Eine Tatsache, die auch unter der statistisch bereinigten Hypothese gilt, ist das faktische Verschwinden der liberalen Opposition. Die Partei Jabloko, immer noch angeführt vom unermüdlichen Grigori Jawlinski, sicherte sich zwar in den Hauptstädten Moskau und St. Petersburg jeweils über neun Prozent, spielt jedoch landesweit keine Rolle. Das gleiche gilt für ihre Konkurrentin Parnass. 

Die Protagonisten der liberalen Opposition, allen voran Jawlinski und Michail Kosjanow, sind seit Jahren zerstritten und opfern den politischen Erfolg ihrer Eitelkeit. Alexej Nawalny, der Korruptionsjäger und Oppositionsführer mit dem derzeit stärksten Charisma, hielt sich überraschend zurück. Er ist gerade einmal 40, und sein Blick geht über 2016 hinaus.

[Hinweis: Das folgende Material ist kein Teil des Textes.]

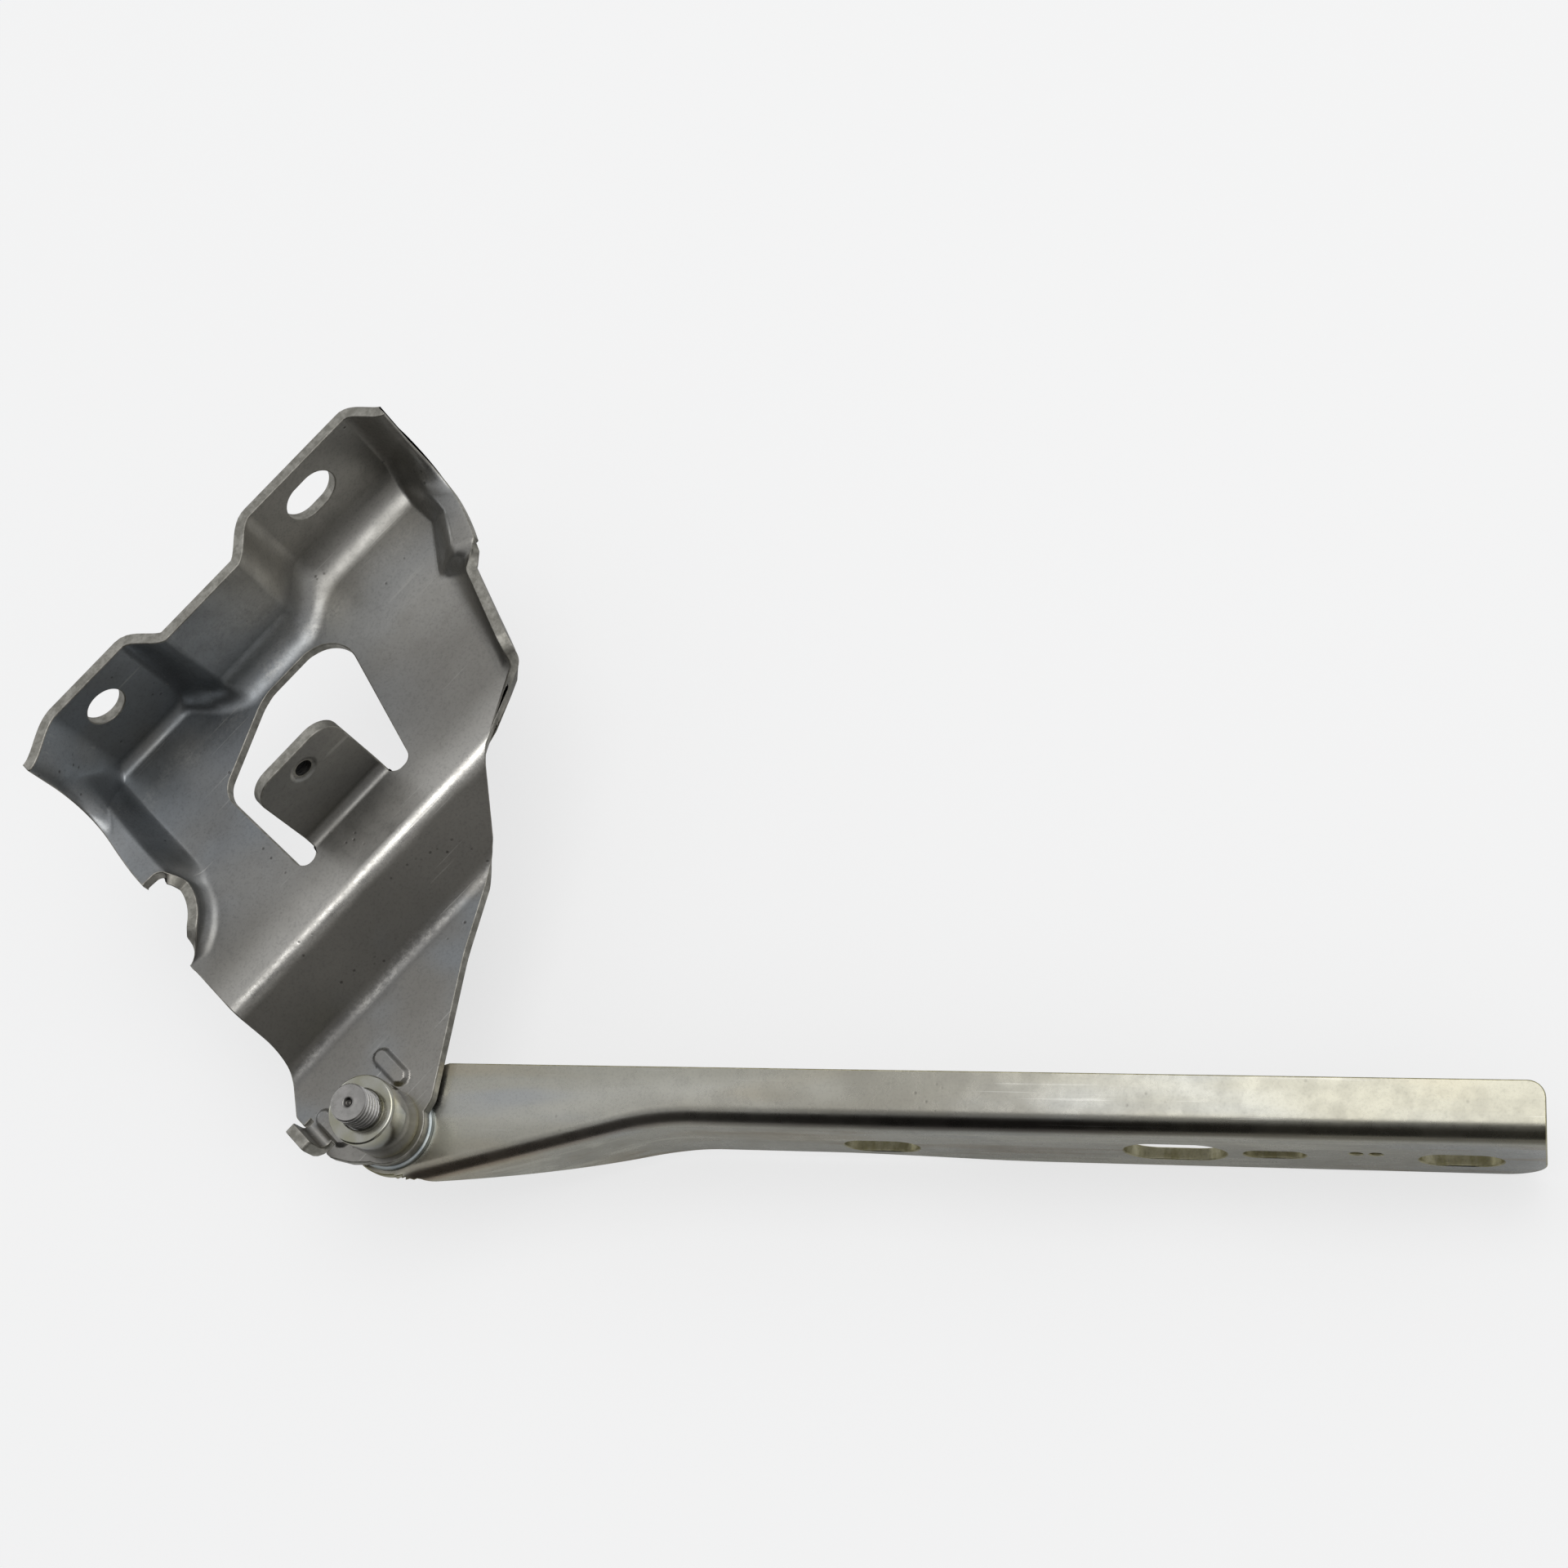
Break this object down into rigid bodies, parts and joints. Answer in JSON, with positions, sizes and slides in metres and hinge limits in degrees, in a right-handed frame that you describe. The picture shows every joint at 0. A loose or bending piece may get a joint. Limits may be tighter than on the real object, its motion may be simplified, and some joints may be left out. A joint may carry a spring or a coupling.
{
  "type": "hood hinge",
  "caption": "Pressed steel hood hinge: a cranked body bracket with a wavy flange and a lanced tab, pivoted on a flanged arm by a threaded stud with a spacer sleeve.",
  "frame": {"origin": "on the pivot axis, at the outer face of the spacer sleeve", "axes": "+Z along the threaded stud, away from the bracket; +X along the hood arm"},
  "size_m": [0.374, 0.1923, 0.0914],
  "materials": {
    "bracket_steel": "bare pressed steel, dull with worn bright ridges",
    "arm_zinc": "olive yellow zinc passivation, satin",
    "stud_steel": "turned steel",
    "sleeve_zinc": "yellow zinc, glossy",
    "bush": "blue-grey, thin coating",
    "washer_zinc": "zinc, satin"
  },
  "bodies": {
    "bracket": {"body_bracket": "bracket_steel", "pivot_bolt": "stud_steel", "spacer_sleeve": "sleeve_zinc", "rear_washer": "washer_zinc"},
    "arm": {"hood_arm": "arm_zinc", "pivot_bush": "bush"}
  },
  "joints": [
    {"name": "hood_pivot", "type": "hinge", "parent": "bracket", "child": "arm", "pos_m": [0, 0, 0], "axis": [0, 0, 1], "range_deg": [-20, 50]}
  ]
}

Wie es weitergeht, wird spätestens bei der Ernennung des neuen Ministerpräsidenten offenbar. Ein Alexej Kudrin an der Regierungsspitze, Finanzminister der ersten Putin-Jahre, wäre ein Sieg für die Wirtschaftsliberalen, ein Dmitri Rogosin für die Falken der Kriegswirtschaft. Der Amtsinhaber Dmitri Medwedew repräsentiert den wenig wahrscheinlichen Mittelweg – mit seiner baldigen Ablösung wird gerechnet.